WHAT THE TASK REQUIRES >> Print each of the entries exactly, leaving nothing out.

-- start of RECORDS TO USE --

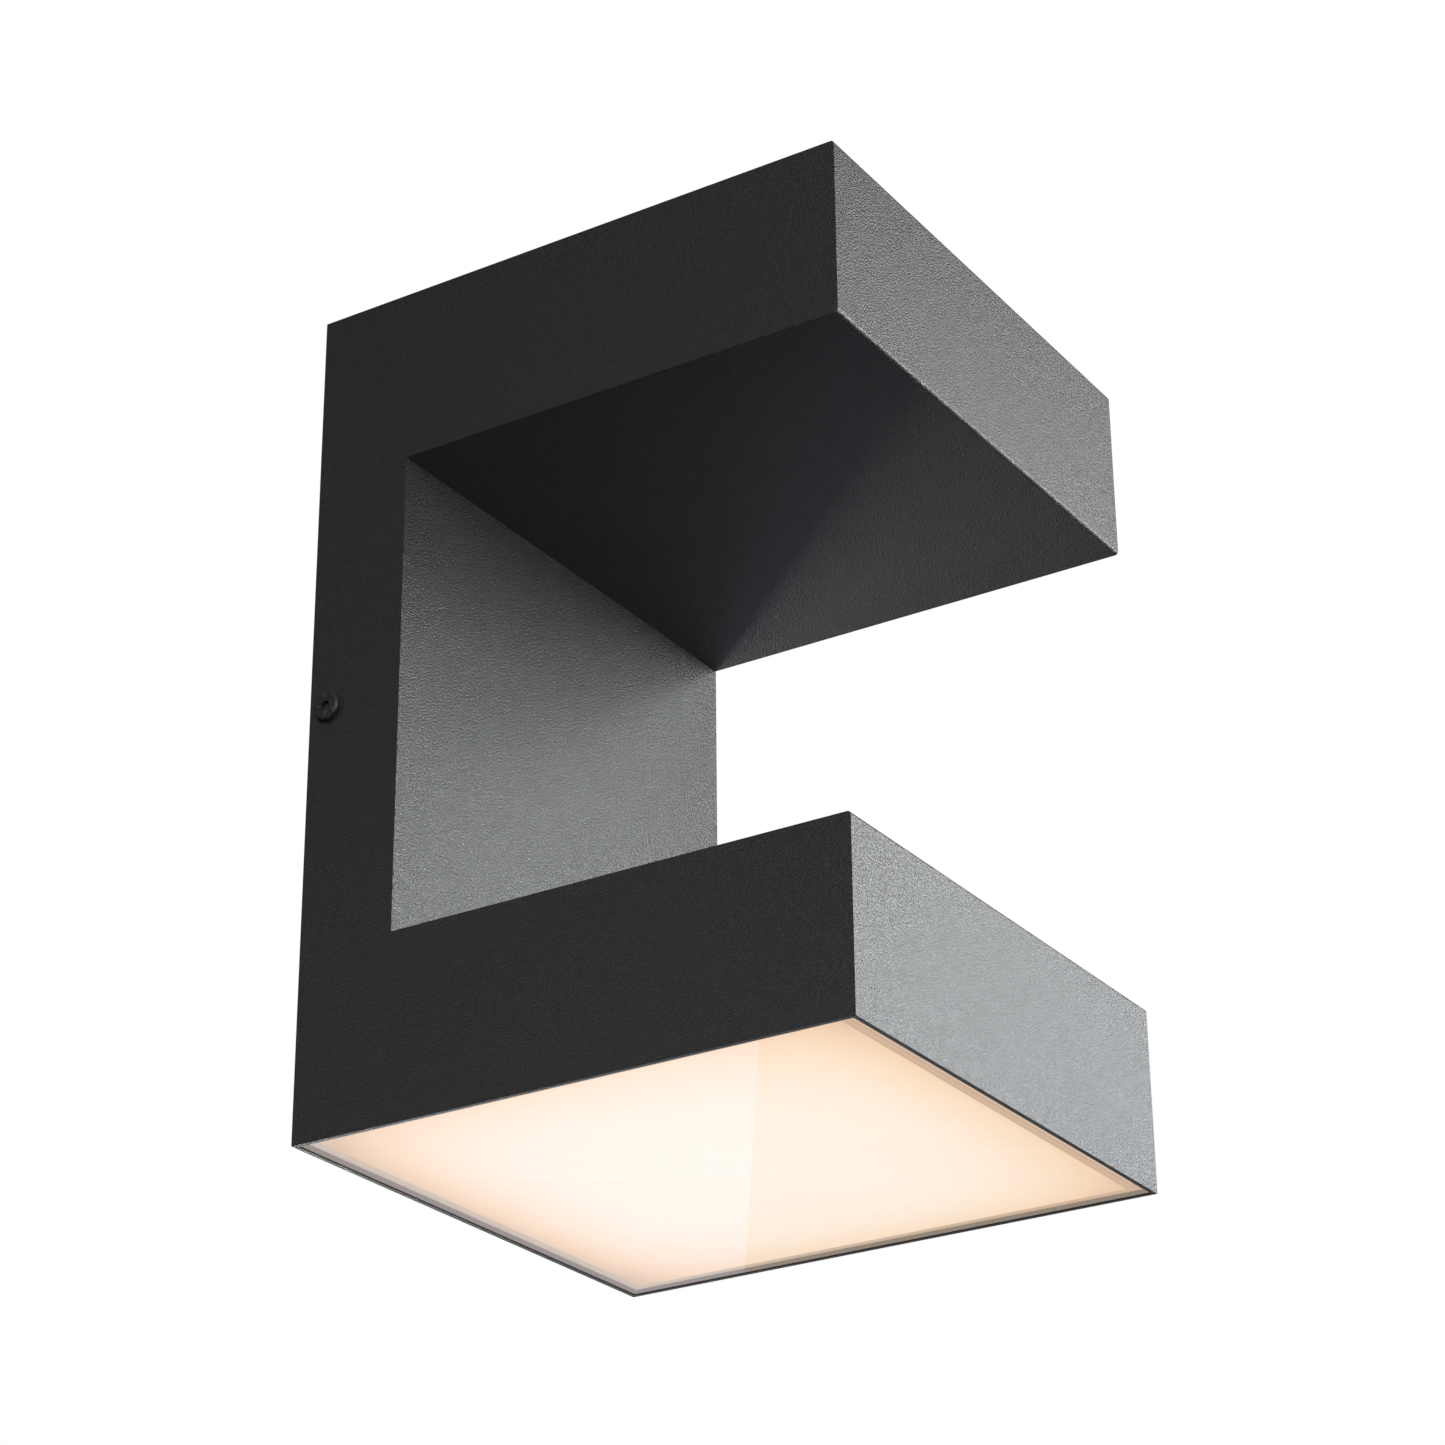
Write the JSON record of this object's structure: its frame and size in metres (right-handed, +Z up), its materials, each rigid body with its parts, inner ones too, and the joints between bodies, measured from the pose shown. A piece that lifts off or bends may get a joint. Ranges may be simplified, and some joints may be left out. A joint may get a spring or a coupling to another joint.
{
  "type": "outdoor wall lantern",
  "caption": "C-shaped outdoor wall light of folded sheet metal: a plain upper arm, a hollow spine against the wall and a lower arm that shines down through a square glowing lens.",
  "frame": {"origin": "on the wall plane, at mid-height and mid-width of the wall bracket", "axes": "+Z up, -Y away from the wall, +X along the wall"},
  "size_m": [0.1844, 0.191, 0.28],
  "materials": {
    "powder_coat": "fine-textured matt anthracite powder coat",
    "zinc_steel": "bright zinc plate",
    "foam": "closed-cell foam",
    "black_rubber": "matt",
    "green_screw": "satin",
    "brass_parts": "turned",
    "terminal_plastic": "moulded",
    "driver_plastic": "fine moulded texture",
    "tray_aluminium": "mill finish",
    "board_white": "white solder mask",
    "led_phosphor": "clear resin over phosphor",
    "reflector_white": "high-reflectance white",
    "opal_light": "opal, lit warm white, emissive",
    "grey_silicone": "translucent grey",
    "clear_cover": "polished clear sheet",
    "lead_brown": "wire insulation",
    "lead_blue": "wire insulation",
    "lead_green": "wire insulation",
    "lead_red": "wire insulation",
    "lead_black": "wire insulation",
    "black_steel": "black oxide with a little oil"
  },
  "bodies": {
    "lantern": {"left_side_plate": "powder_coat", "right_side_plate": "powder_coat", "folded_wrap": "powder_coat", "upper_rear_panel": "powder_coat", "lower_rear_panel": "powder_coat", "wall_bracket": "zinc_steel", "clinch_nuts": "zinc_steel", "wall_gasket": "foam", "cable_grommet": "black_rubber", "earth_screw": "green_screw", "earth_lug": "brass_parts", "terminal_block": "terminal_plastic", "terminal_screws": "brass_parts", "terminal_fixings": "zinc_steel", "driver_case": "driver_plastic", "driver_end_caps": "driver_plastic", "driver_studs": "zinc_steel", "driver_nuts": "zinc_steel", "tray_studs": "zinc_steel", "tray_nuts": "zinc_steel", "led_tray": "tray_aluminium", "led_board": "board_white", "led_packages": "led_phosphor", "board_screws": "zinc_steel", "board_connector": "board_white", "lead_grommet": "black_rubber", "reflector_box": "reflector_white", "opal_diffuser": "opal_light", "edge_gasket": "grey_silicone", "clear_cover": "clear_cover", "cover_seal": "grey_silicone", "lead_clips": "terminal_plastic", "live_lead": "lead_brown", "neutral_lead": "lead_blue", "earth_lead": "lead_green", "led_lead_plus": "lead_red", "led_lead_minus": "lead_black"},
    "left_screw_washer": {"left_screw_washer": "black_rubber"},
    "left_side_screw": {"left_side_screw": "black_steel"},
    "right_screw_washer": {"right_screw_washer": "black_rubber"},
    "right_side_screw": {"right_side_screw": "black_steel"}
  },
  "joints": [
    {"name": "left_screw_withdraw", "type": "slide", "parent": "lantern", "child": "left_screw_washer", "axis": [-1, 0, 0], "range_m": [0, 0.01]},
    {"name": "left_screw_turn", "type": "hinge", "parent": "left_screw_washer", "child": "left_side_screw", "pos_m": [-0.09, -0.0075, 0], "axis": [-1, 0, 0], "range_deg": [0, 4500]},
    {"name": "right_screw_withdraw", "type": "slide", "parent": "lantern", "child": "right_screw_washer", "axis": [1, 0, 0], "range_m": [0, 0.01]},
    {"name": "right_screw_turn", "type": "hinge", "parent": "right_screw_washer", "child": "right_side_screw", "pos_m": [0.09, -0.0075, 0], "axis": [1, 0, 0], "range_deg": [0, 4500]}
  ],
  "couplings": [
    {"joint": "left_screw_turn", "follows": "left_screw_withdraw", "rad_per_m": 7854},
    {"joint": "right_screw_turn", "follows": "right_screw_withdraw", "rad_per_m": 7854}
  ]
}
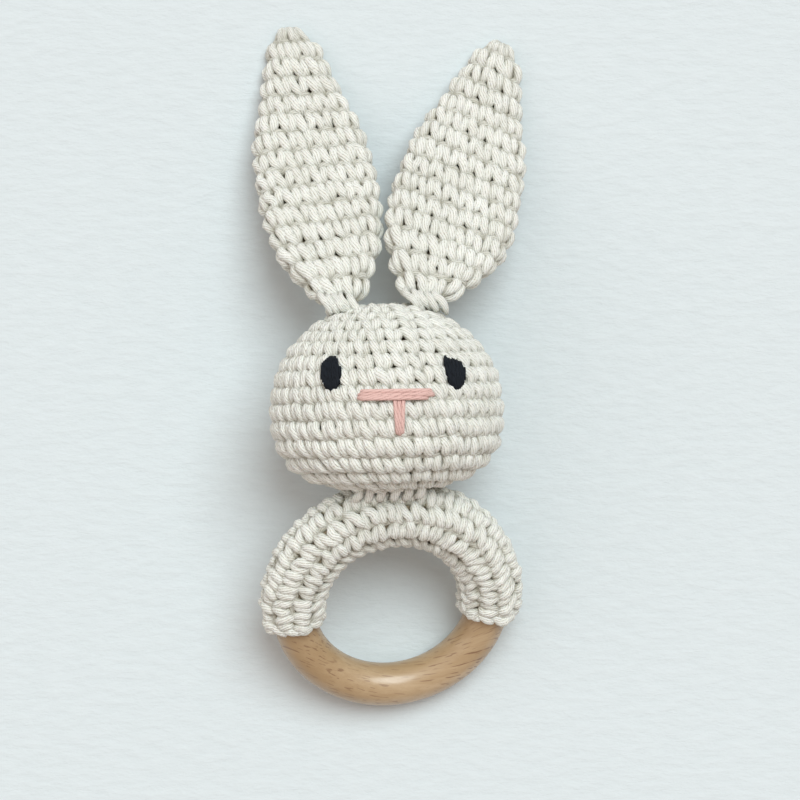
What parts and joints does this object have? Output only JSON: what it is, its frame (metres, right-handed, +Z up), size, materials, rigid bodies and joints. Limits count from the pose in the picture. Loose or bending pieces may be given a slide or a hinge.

-- end of RECORDS TO USE --

EXERCISE RESULT >>
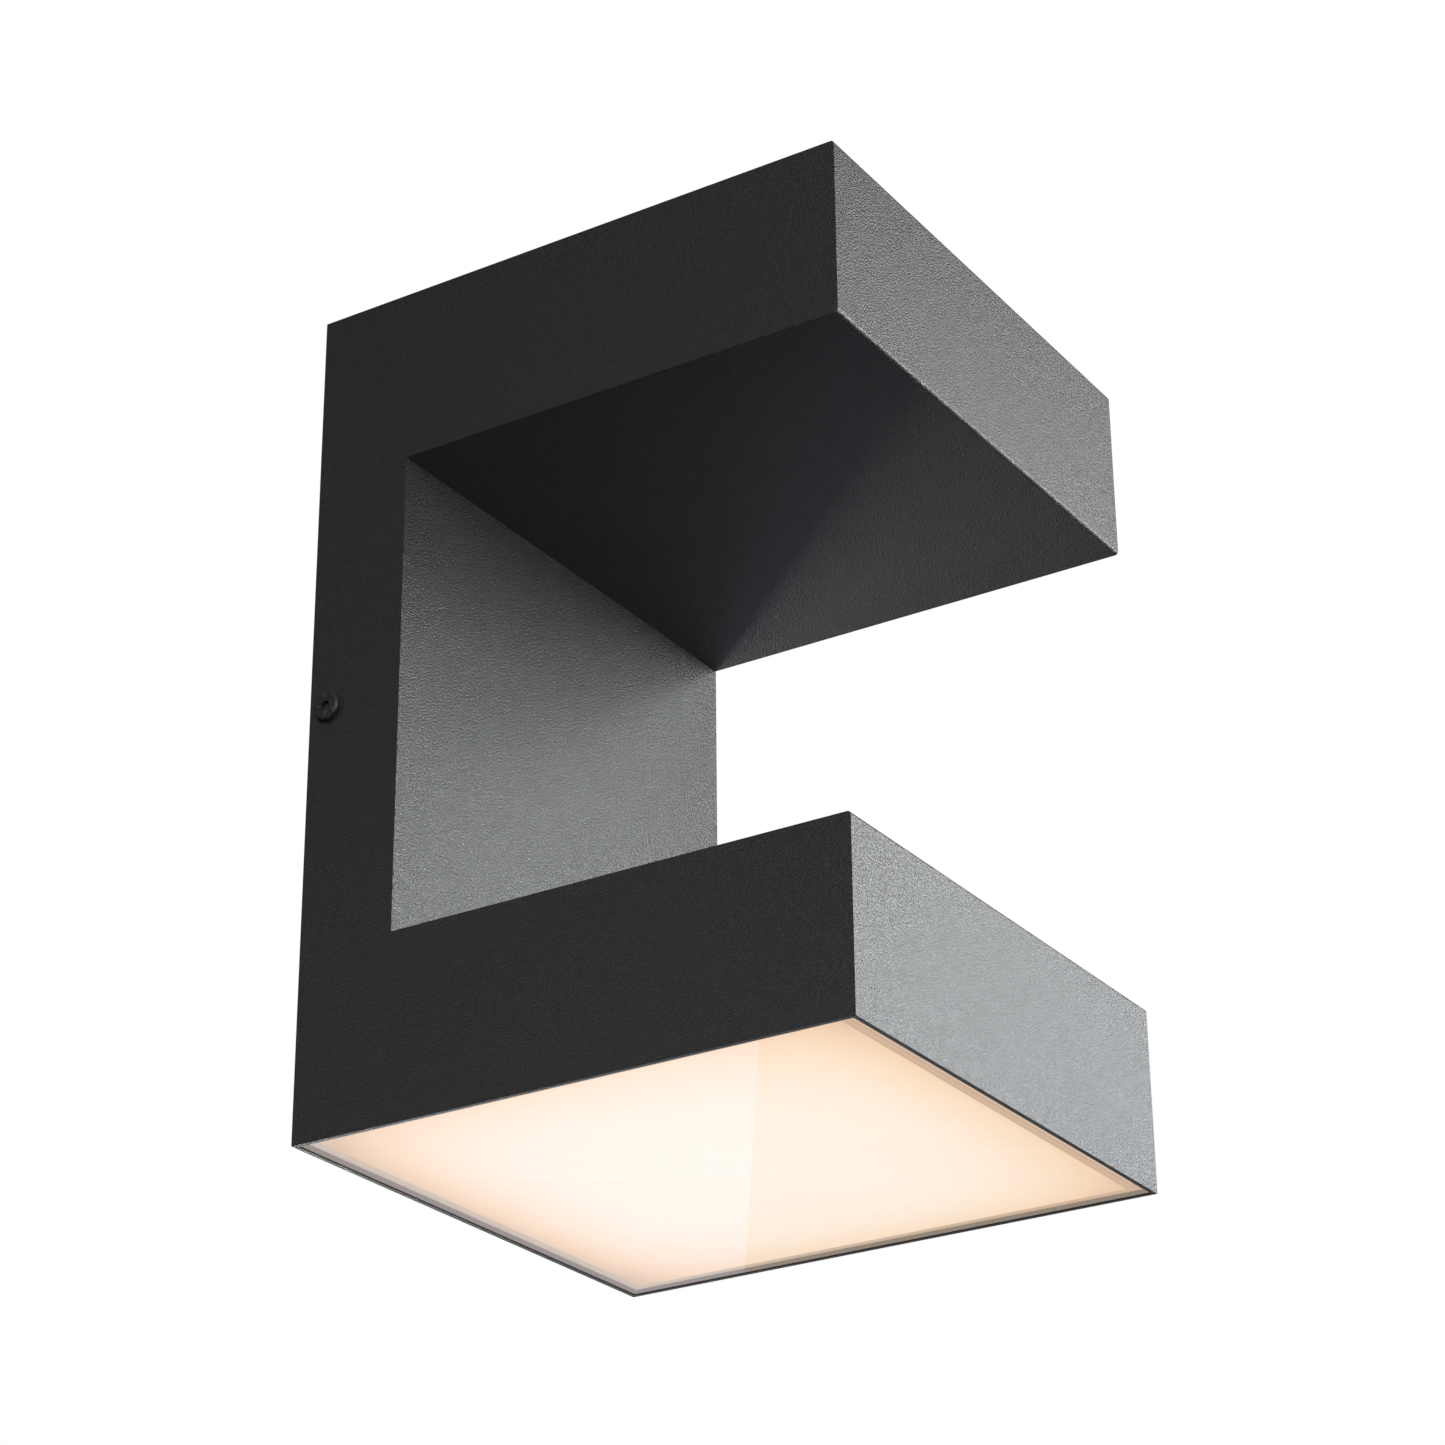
Write the JSON record of this object's structure: its frame and size in metres (right-handed, +Z up), its materials, each rigid body with its parts, inner ones too, and the joints between bodies, measured from the pose shown. A piece that lifts off or bends may get a joint. Ranges may be simplified, and some joints may be left out. A joint may get a spring or a coupling to another joint.
{
  "type": "outdoor wall lantern",
  "caption": "C-shaped outdoor wall light of folded sheet metal: a plain upper arm, a hollow spine against the wall and a lower arm that shines down through a square glowing lens.",
  "frame": {"origin": "on the wall plane, at mid-height and mid-width of the wall bracket", "axes": "+Z up, -Y away from the wall, +X along the wall"},
  "size_m": [0.1844, 0.191, 0.28],
  "materials": {
    "powder_coat": "fine-textured matt anthracite powder coat",
    "zinc_steel": "bright zinc plate",
    "foam": "closed-cell foam",
    "black_rubber": "matt",
    "green_screw": "satin",
    "brass_parts": "turned",
    "terminal_plastic": "moulded",
    "driver_plastic": "fine moulded texture",
    "tray_aluminium": "mill finish",
    "board_white": "white solder mask",
    "led_phosphor": "clear resin over phosphor",
    "reflector_white": "high-reflectance white",
    "opal_light": "opal, lit warm white, emissive",
    "grey_silicone": "translucent grey",
    "clear_cover": "polished clear sheet",
    "lead_brown": "wire insulation",
    "lead_blue": "wire insulation",
    "lead_green": "wire insulation",
    "lead_red": "wire insulation",
    "lead_black": "wire insulation",
    "black_steel": "black oxide with a little oil"
  },
  "bodies": {
    "lantern": {"left_side_plate": "powder_coat", "right_side_plate": "powder_coat", "folded_wrap": "powder_coat", "upper_rear_panel": "powder_coat", "lower_rear_panel": "powder_coat", "wall_bracket": "zinc_steel", "clinch_nuts": "zinc_steel", "wall_gasket": "foam", "cable_grommet": "black_rubber", "earth_screw": "green_screw", "earth_lug": "brass_parts", "terminal_block": "terminal_plastic", "terminal_screws": "brass_parts", "terminal_fixings": "zinc_steel", "driver_case": "driver_plastic", "driver_end_caps": "driver_plastic", "driver_studs": "zinc_steel", "driver_nuts": "zinc_steel", "tray_studs": "zinc_steel", "tray_nuts": "zinc_steel", "led_tray": "tray_aluminium", "led_board": "board_white", "led_packages": "led_phosphor", "board_screws": "zinc_steel", "board_connector": "board_white", "lead_grommet": "black_rubber", "reflector_box": "reflector_white", "opal_diffuser": "opal_light", "edge_gasket": "grey_silicone", "clear_cover": "clear_cover", "cover_seal": "grey_silicone", "lead_clips": "terminal_plastic", "live_lead": "lead_brown", "neutral_lead": "lead_blue", "earth_lead": "lead_green", "led_lead_plus": "lead_red", "led_lead_minus": "lead_black"},
    "left_screw_washer": {"left_screw_washer": "black_rubber"},
    "left_side_screw": {"left_side_screw": "black_steel"},
    "right_screw_washer": {"right_screw_washer": "black_rubber"},
    "right_side_screw": {"right_side_screw": "black_steel"}
  },
  "joints": [
    {"name": "left_screw_withdraw", "type": "slide", "parent": "lantern", "child": "left_screw_washer", "axis": [-1, 0, 0], "range_m": [0, 0.01]},
    {"name": "left_screw_turn", "type": "hinge", "parent": "left_screw_washer", "child": "left_side_screw", "pos_m": [-0.09, -0.0075, 0], "axis": [-1, 0, 0], "range_deg": [0, 4500]},
    {"name": "right_screw_withdraw", "type": "slide", "parent": "lantern", "child": "right_screw_washer", "axis": [1, 0, 0], "range_m": [0, 0.01]},
    {"name": "right_screw_turn", "type": "hinge", "parent": "right_screw_washer", "child": "right_side_screw", "pos_m": [0.09, -0.0075, 0], "axis": [1, 0, 0], "range_deg": [0, 4500]}
  ],
  "couplings": [
    {"joint": "left_screw_turn", "follows": "left_screw_withdraw", "rad_per_m": 7854},
    {"joint": "right_screw_turn", "follows": "right_screw_withdraw", "rad_per_m": 7854}
  ]
}
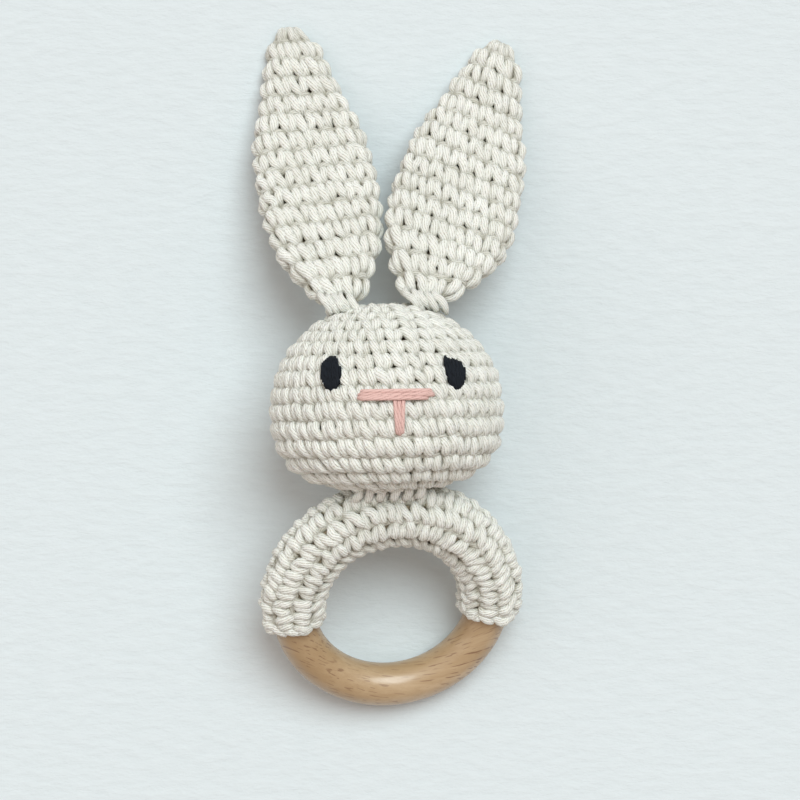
What parts and joints does this object have? Output only JSON: what it is, its frame (metres, right-handed, +Z up), size, materials, rigid bodies and joints. Limits count from the pose in the picture. Loose or bending pieces may be given a slide or a hinge.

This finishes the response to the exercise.